Sling TV’s cheapest plan has gone up from $20 a month to $30 since the service debuted in February 2015, according to the website cordcutting.com. Hulu’s subscription plan was set to rise to $64.99 per month last weekend, a $10 per month increase.
In October, Hulu dropped a dozen Fox regional sports networks along with the YES Network, which airs the bulk of New York Yankees games, according to multiple reports. It also dropped the Marquee Sports Network, which telecasts Chicago Cubs games.
Netflix and Amazon Prime Video are examples of solely video-on-demand streaming services. Netflix has 95.15 million subscribers while Amazon Prime Video has 126 million.
Netflix raised its monthly fees in September by $1 a month for its standard plan and $2 for its premium tier. It now costs $14 a month, while its premium tier costs $18 a month.

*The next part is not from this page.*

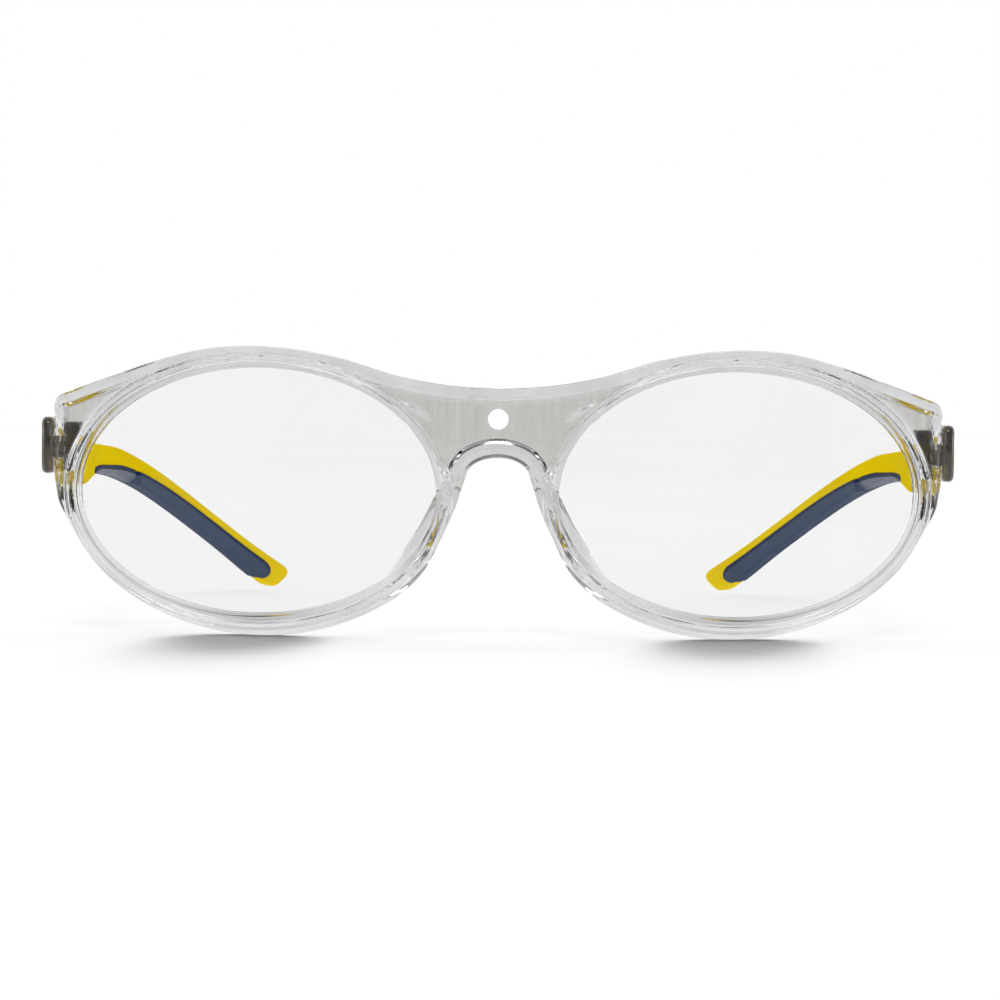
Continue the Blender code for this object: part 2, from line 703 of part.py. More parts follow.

Amazon Prime Video is included for Amazon Prime customers, and offers a multitude of free programming, with the option to purchase or rent additional shows and movies.
One way consumers may be able to get around getting caught in the middle of the perpetual battle over broadcast transmission rights is a nonprofit streaming service called Locast. The service is allowed to rebroadcast local television signals thanks to a what Seidman calls “a little carve-out in copyright law.”
“It’s essentially a nonprofit translator service that asks for a donation of $5 a month,” he said. Locast is available in nearly twodozen television markets nationwide, although not in Connecticut.
Looking ahead
Both Seidman and Rich Hanley, an associate professor of journalism at Quinnipiac University, said it is likely some of the streaming services currently available in the market may not make it over the long haul.
“The whole ecosystem is undergoing a cataclysmic upheaval,” Hanley said.
That upheaval already has started to some extent, according to Seidman. Sony Interactive Entertainment pulled the plug on its Play Station Vue service in January of this year.
“Unfortunately, the highly competitive Pay TV industry, with expensive content and network deals, has been slower to change than we expected,” Sony officials said at the time the announcement was made. “Because of this, we have decided to remain focused on our core gaming business.”
Seidman said what streaming service operators and other programming providers ultimately must come to terms with is a hard truth regarding the consumer-driven economy.
“If the economic model of a (programming) channel can’t sustain an arrangement in which it is viable without subscriber fees, that channel isn’t going to survive,” he said.
Hanley said it likely will be three years before the new reality for streaming services takes place. The National Football League’s television rights are up for renewal in 2023 and, because of the popularity of the sport, streaming services are likely to seek a bigger piece of the action, he said.
“The TV ecosystem will be remade by this because the NFL delivers the largest audience tuning in at one time,” Hanley said. “There are more players than ever (in the battle for TV rights) and there is more money than ever. Streaming services are going to have pay more in order to get access to more games and that’s going shape how much they spend for other programming.”
Right now, the Amazon Prime Video streaming service has broadcast rights to Thursday night NFL games. The e-commerce giant has been airing NFL games for the past three seasons, and is simulcasting 11 NFL games this year with Fox, as well as being the exclusive broadcaster of one other game.
With various streaming services offering different networks or groups of channels, consumers may find themselves adding more and more individual subscriptions in order to have the collection of channels they want.